- Recorded information:
_ _ _ _
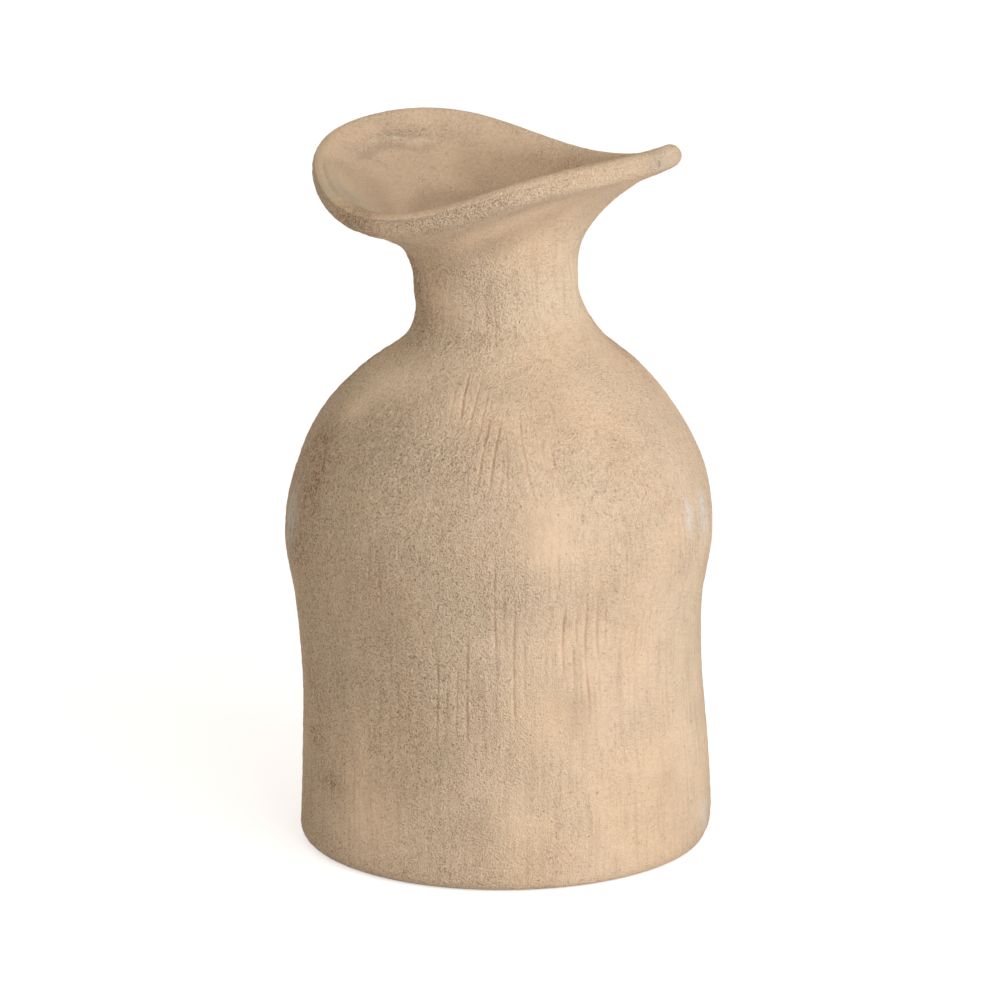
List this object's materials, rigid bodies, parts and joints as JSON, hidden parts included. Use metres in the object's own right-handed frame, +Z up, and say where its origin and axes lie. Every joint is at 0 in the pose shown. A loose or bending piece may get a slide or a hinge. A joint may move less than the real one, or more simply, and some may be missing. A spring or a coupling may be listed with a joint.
{
  "type": "vase",
  "caption": "Hand-built stoneware vase with a bulging body, a narrow neck and a flared saddle-shaped mouth with a rolled rim.",
  "frame": {"origin": "on the standing surface, under the middle of the belly", "axes": "+Z up through the neck, -Y towards the front of the picture's view, +X to its right"},
  "size_m": [0.1508, 0.1508, 0.2524],
  "materials": {
    "stoneware": "matte sandy slip with fine brown grog pits",
    "liner_glaze": "satin clear liner glaze"
  },
  "bodies": {
    "root": {"base_slab": "stoneware", "lower_wall": "stoneware", "belly_wall": "stoneware", "shoulder_dome": "stoneware", "neck_collar": "stoneware", "mouth_flare": "stoneware", "rim_roll": "stoneware", "glaze_lining": "liner_glaze"}
  },
  "joints": []
}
_ _ _ _
- Task details: Copy out all of the data exactly, leaving nothing out.

- Full response:
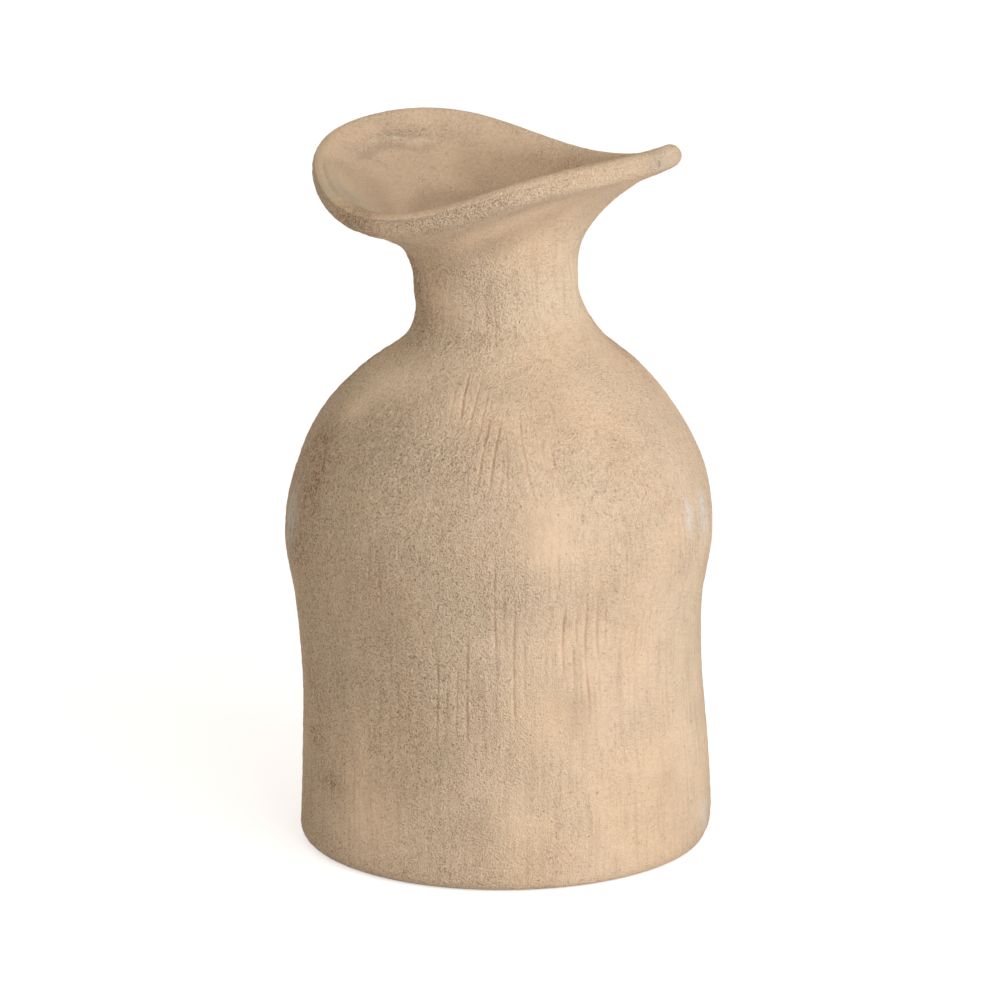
List this object's materials, rigid bodies, parts and joints as JSON, hidden parts included. Use metres in the object's own right-handed frame, +Z up, and say where its origin and axes lie. Every joint is at 0 in the pose shown. A loose or bending piece may get a slide or a hinge. A joint may move less than the real one, or more simply, and some may be missing. A spring or a coupling may be listed with a joint.
{
  "type": "vase",
  "caption": "Hand-built stoneware vase with a bulging body, a narrow neck and a flared saddle-shaped mouth with a rolled rim.",
  "frame": {"origin": "on the standing surface, under the middle of the belly", "axes": "+Z up through the neck, -Y towards the front of the picture's view, +X to its right"},
  "size_m": [0.1508, 0.1508, 0.2524],
  "materials": {
    "stoneware": "matte sandy slip with fine brown grog pits",
    "liner_glaze": "satin clear liner glaze"
  },
  "bodies": {
    "root": {"base_slab": "stoneware", "lower_wall": "stoneware", "belly_wall": "stoneware", "shoulder_dome": "stoneware", "neck_collar": "stoneware", "mouth_flare": "stoneware", "rim_roll": "stoneware", "glaze_lining": "liner_glaze"}
  },
  "joints": []
}